Looking at corporate bond issuance in Europe over the last two weeks you would be forgiven for thinking the Brexit vote had never happened.

Since the referendum on June 23, European borrowers (including UK ones) have issued $8.4bn-equivalent in dollars, euros and sterling. Even in normal times this would be a decent number. The same period in 2015 produced $8.7bn, including two big M&A financings.

Other parts of the bond market have performed less impressively. The public sector market has hobbled along, only this week recovering some semblance of poise, with the first benchmark deals since Brexit Day.

Financial institutions have had a shocker — no public deals for a month until yesterday, when Nykredit broke the hiatus with a €500m tier three deal.

So, does the corporate market know something the rest do not? Have corporate bond investors somehow caught a glimpse of the future European Union, where all is calm and golden, where economic growth is robust, 10 year Bund yields are positive and bank and corporate earnings are plentiful?

Unfortunately, the reality is a little more technical than fundamental: investors have little choice but to buy corporate bonds. It is one of the few asset classes that still offer any yield, and it has largely been free of the political and capital worries dogging Europe’s banks in recent weeks.

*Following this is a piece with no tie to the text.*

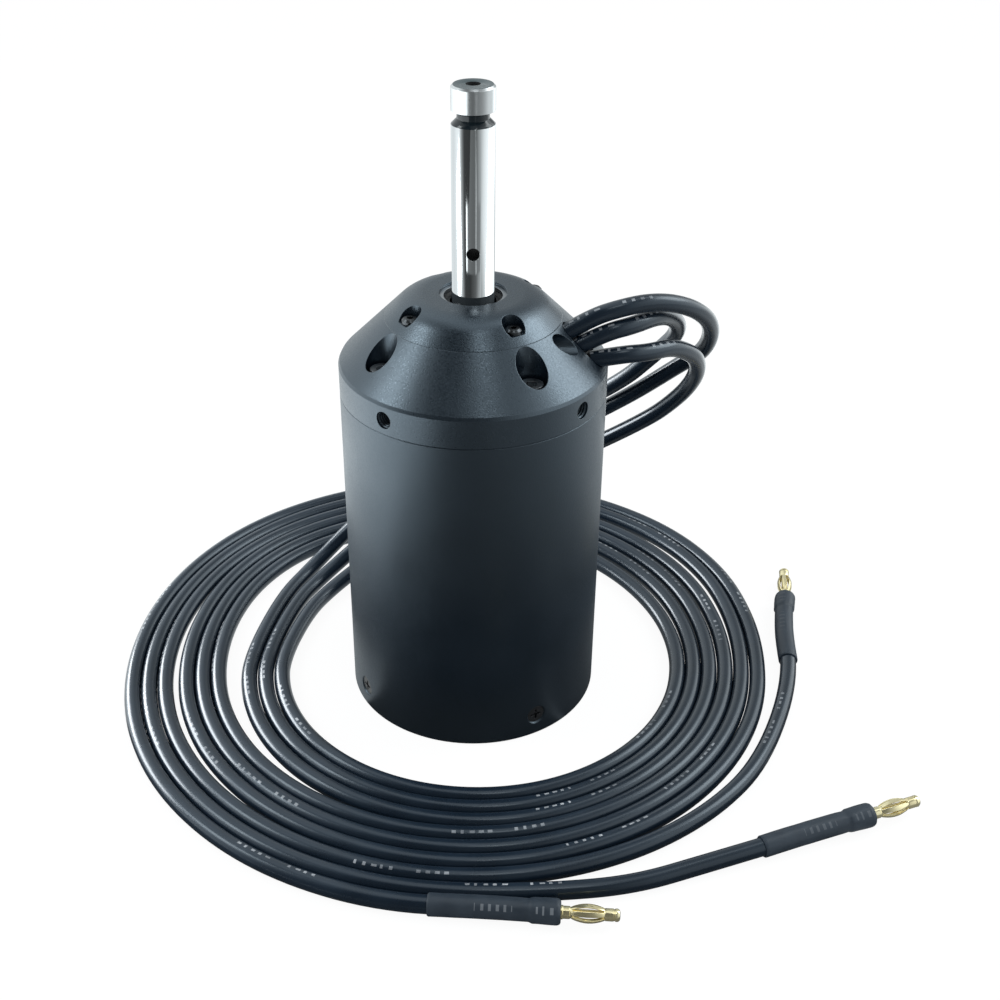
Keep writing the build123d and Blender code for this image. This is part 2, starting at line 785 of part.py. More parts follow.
def laid_lead(points):
    radii = corner_radii(points)
    with BuildPart() as tube:
        with BuildLine() as path:
            FilletPolyline(*points, radius=radii)
        line = path.wire()
        with BuildSketch(Plane(origin=points[0], z_dir=points[1] - points[0])) as cut:
            RegularPolygon(lead_radius, lead_flats)
        sweep(path=line)
    share = tube.part.volume / (cut.sketch.area * line.length)
    print("radii", [round(radius, 1) for radius in radii])
    print("length", round(line.length, 1), "volume over section times length", round(share, 4))
    return tube.part


def end_direction(name):
    return (Vector(*end_aim[name]) - Vector(*end_start[name])).normalized()


for name, route in lead_routes.items():
    root = lead_root(name)
    straight_out = root + lead_direction(name) * (lead_set_in + lead_straight)
    with BuildPart() as lead:
        add(laid_lead([root, straight_out] + [Vector(*point) for point in route]))
    lead.part.label = f"lead_{name}"
    export_step(lead.part, f"parts/lead_{name}.step")

# Lead b leaves the coil before its sleeve
sleeve_mouth = Vector(*end_start["b"])
last_corner = sleeve_mouth - end_direction("b") * tail_straight
with BuildPart() as lead_tail_b:
    add(laid_lead([Vector(*point) for point in tail_route] + [last_corner, sleeve_mouth]))
lead_tail_b.part.label = "lead_tail_b"
export_step(lead_tail_b.part, "parts/lead_tail_b.step")

# The coil that the three leads make on the floor
with BuildPart() as lead_coil:
    with BuildSketch(Plane.XY):
        with Locations(coil_centre):
            Circle(coil_radius)
        with Locations(coil_eye_centre):
            Circle(coil_eye_radius, mode=Mode.SUBTRACT)
    extrude(amount=coil_height)
lead_coil.part.label = "lead_coil"
export_step(lead_coil.part, "parts/lead_coil.step")

# Crimped ends: shrink sleeve over the joint, bullet connector in its mouth. The connector's
# outline is radius and reach beyond the sleeve: shank, neck, bulged springs, rounded tip.
bullet_outline = [
    (0, -bullet_cup_depth),
    (bullet_radius, -bullet_cup_depth),
    (bullet_radius, 2.0),
    (1.5, 2.4),
    (1.7, 3.6),
    (2.2, 6.0),
    (2.2, 8.4),
    (1.7, 10.6),
    (1.5, 12.2),
    (0.9, bullet_length),
    (0, bullet_length),
]
for name in lead_place:
    start = Vector(*end_start[name])
    aim = end_direction(name)
    level = Vector(-aim.Y, aim.X, 0).normalized()
    profile_plane = Plane(origin=start, x_dir=level, z_dir=level.cross(aim))
    axis = Axis(start, aim)
    with BuildPart() as sleeve:
        with BuildSketch(profile_plane):
            with BuildLine():
                Polyline(
                    (0, 0),
                    (sleeve_radius, 0),
                    (sleeve_radius, sleeve_length - sleeve_swell_length),
                    (sleeve_swell_radius, sleeve_length - sleeve_swell_length + 1.5),
                    (sleeve_swell_radius, sleeve_length - 0.6),
                    (sleeve_swell_radius - 0.5, sleeve_length),
                    (bullet_radius, sleeve_length),
                    (bullet_radius, sleeve_length - bullet_cup_depth),
                    (0, sleeve_length - bullet_cup_depth),
                    close=True,
                )
            make_face()
        revolve(axis=axis)
    sleeve.part.label = f"lead_sleeve_{name}"
    export_step(sleeve.part, f"parts/lead_sleeve_{name}.step")
    with BuildPart() as bullet:
        with BuildSketch(profile_plane):
            with BuildLine():
                Polyline(*[(radius, sleeve_length + reach) for radius, reach in bullet_outline], close=True)
            make_face()
        revolve(axis=axis)
    bullet.part.label = f"bullet_connector_{name}"
    export_step(bullet.part, f"parts/bullet_connector_{name}.step")
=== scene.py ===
import json
import math

import bmesh
import bpy
from mathutils import Matrix, Vector, noise


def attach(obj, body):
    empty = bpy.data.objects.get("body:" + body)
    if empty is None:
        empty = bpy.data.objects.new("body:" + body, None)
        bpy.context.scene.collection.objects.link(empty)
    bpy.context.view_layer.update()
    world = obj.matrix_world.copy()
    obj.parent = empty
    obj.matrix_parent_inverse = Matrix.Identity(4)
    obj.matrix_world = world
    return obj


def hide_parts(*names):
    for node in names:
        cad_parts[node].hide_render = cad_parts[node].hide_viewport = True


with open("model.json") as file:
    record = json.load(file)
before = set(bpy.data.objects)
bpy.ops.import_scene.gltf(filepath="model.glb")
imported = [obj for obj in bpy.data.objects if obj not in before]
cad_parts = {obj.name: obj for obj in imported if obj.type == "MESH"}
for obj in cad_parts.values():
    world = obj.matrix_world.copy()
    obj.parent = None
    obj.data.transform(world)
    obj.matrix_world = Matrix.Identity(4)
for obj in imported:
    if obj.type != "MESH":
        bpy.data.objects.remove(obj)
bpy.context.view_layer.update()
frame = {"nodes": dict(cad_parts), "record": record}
mm = 0.001
print("frame loaded:", len(frame["nodes"]), "nodes")


# Small helpers for node trees and meshes

def addNode(tree, kind, sockets=None, **settings):
    node = tree.nodes.new(kind)
    for key, value in settings.items():
        setattr(node, key, value)
    for key, value in (sockets or {}).items():
        if isinstance(value, bpy.types.NodeSocket):
            tree.links.new(value, node.inputs[key])
        else:
            node.inputs[key].default_value = value
    return node


def mathOut(tree, operation, first, second=0.0, third=0.0):
    sockets = {0: first, 1: second, 2: third}
    return addNode(tree, "ShaderNodeMath", sockets, operation=operation).outputs[0]


def absOut(tree, value):
    return mathOut(tree, "ABSOLUTE", value)


def below(tree, value, limit):
    return mathOut(tree, "LESS_THAN", value, limit)


def above(tree, value, limit):
    return mathOut(tree, "GREATER_THAN", value, limit)


def within(tree, value, middle, half):
    return below(tree, absOut(tree, mathOut(tree, "SUBTRACT", value, middle)), half)


def both(tree, first, second):
    return mathOut(tree, "MULTIPLY", first, second)


def either(tree, first, second):
    return mathOut(tree, "MAXIMUM", first, second)


def splitOut(tree, vector):
    return addNode(tree, "ShaderNodeSeparateXYZ", {0: vector}).outputs


def mapRange(tree, value, source, target=(0.0, 1.0)):
    return addNode(tree, "ShaderNodeMapRange", {
        "Value": value, "From Min": source[0], "From Max": source[1],
        "To Min": target[0], "To Max": target[1]}).outputs[0]


def mixColor(tree, factor, first, second, blend="MIX"):
    return addNode(tree, "ShaderNodeMix", {"Factor": factor, "A": first, "B": second},
                   data_type="RGBA", blend_type=blend).outputs["Result"]


def mixShader(tree, factor, first, second):
    return addNode(tree, "ShaderNodeMixShader", {
        0: factor, 1: first.outputs[0], 2: second.outputs[0]})


def newObject(name, mesh):
    thing = bpy.data.objects.new(name, mesh)
    bpy.context.scene.collection.objects.link(thing)
    return thing


def meshFrom(name, vertices, faces, sharpDegrees=35):
    mesh = bpy.data.meshes.new(name)
    mesh.from_pydata([tuple(v) for v in vertices], [], faces)
    mesh.validate()
    finishShading(mesh, sharpDegrees)
    return mesh


def finishShading(mesh, sharpDegrees=35):
    work = bmesh.new()
    work.from_mesh(mesh)
    bmesh.ops.recalc_face_normals(work, faces=work.faces)
    work.to_mesh(mesh)
    work.free()
    mesh.shade_smooth()
    mesh.set_sharp_from_angle(angle=math.radians(sharpDegrees))


def latheMesh(name, profile, segments=96, sharpDegrees=35, place=None):
    # turns (radius, height) pairs in millimetres about Z; a radius of 0 makes a pole
    rings, vertices, faces = [], [], []
    for radius, height in profile:
        start = len(vertices)
        count = 1 if radius < 1e-6 else segments
        for step in range(count):
            angle = 2 * math.pi * step / segments
            vertices.append(Vector((radius * math.cos(angle), radius * math.sin(angle), height)) * mm)
        rings.append((start, count))
    closed = profile[0][0] > 1e-6 and profile[-1][0] > 1e-6
    pairs = list(zip(rings, rings[1:]))
    if closed:
        pairs.append((rings[-1], rings[0]))
    for (low, lowCount), (high, highCount) in pairs:
        for step in range(segments):
            after = (step + 1) % segments
            corners = [low + step % lowCount, low + after % lowCount,
                       high + after % highCount, high + step % highCount]
            face = list(dict.fromkeys(corners))
            if len(face) > 2:
                faces.append(face)
    if place is not None:
        vertices = [place @ vertex for vertex in vertices]
    return meshFrom(name, vertices, faces, sharpDegrees)


def placeAlong(start, direction):
    # local Z runs along the direction, local X is level
    zAxis = Vector(direction).normalized()
    xAxis = Vector((0, 0, 1)).cross(zAxis).normalized()
    turn = Matrix((xAxis, zAxis.cross(xAxis), zAxis)).transposed().to_4x4()
    return Matrix.Translation(Vector(start)) @ turn


def newTree(name, sockets):
    tree = bpy.data.node_groups.new(name, "GeometryNodeTree")
    tree.interface.new_socket("Geometry", in_out="INPUT", socket_type="NodeSocketGeometry")
    for label, kind in sockets:
        tree.interface.new_socket(label, in_out="INPUT", socket_type=kind)
    tree.interface.new_socket("Geometry", in_out="OUTPUT", socket_type="NodeSocketGeometry")
    return tree, tree.nodes.new("NodeGroupInput"), tree.nodes.new("NodeGroupOutput")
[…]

Meanwhile, with expectations growing that the European Central Bank will have to slash its deposit rate further and extend quantitative easing over the coming months, corporate spreads are only likely to get tighter.

Total’s €2.7bn seven and 12 year deal this week perfectly illustrates the almost uncontrollable appetite for corporate bonds. It pulled in €7.75bn of demand, including from investors that usually buy government bonds. Concerns over the French company’s exposure to oil price that mattered so much earlier this year were cast aside.

Not wanting to miss out on a one-way bet is understandable. But investors would do well to remember what they are buying, as well as why they are buying it. Technicals can unwind very quickly, even if the ECB is behind them. At a time when the EU is under renewed threat, fundamentals are more important than ever. Don’t get blasé about credit risk.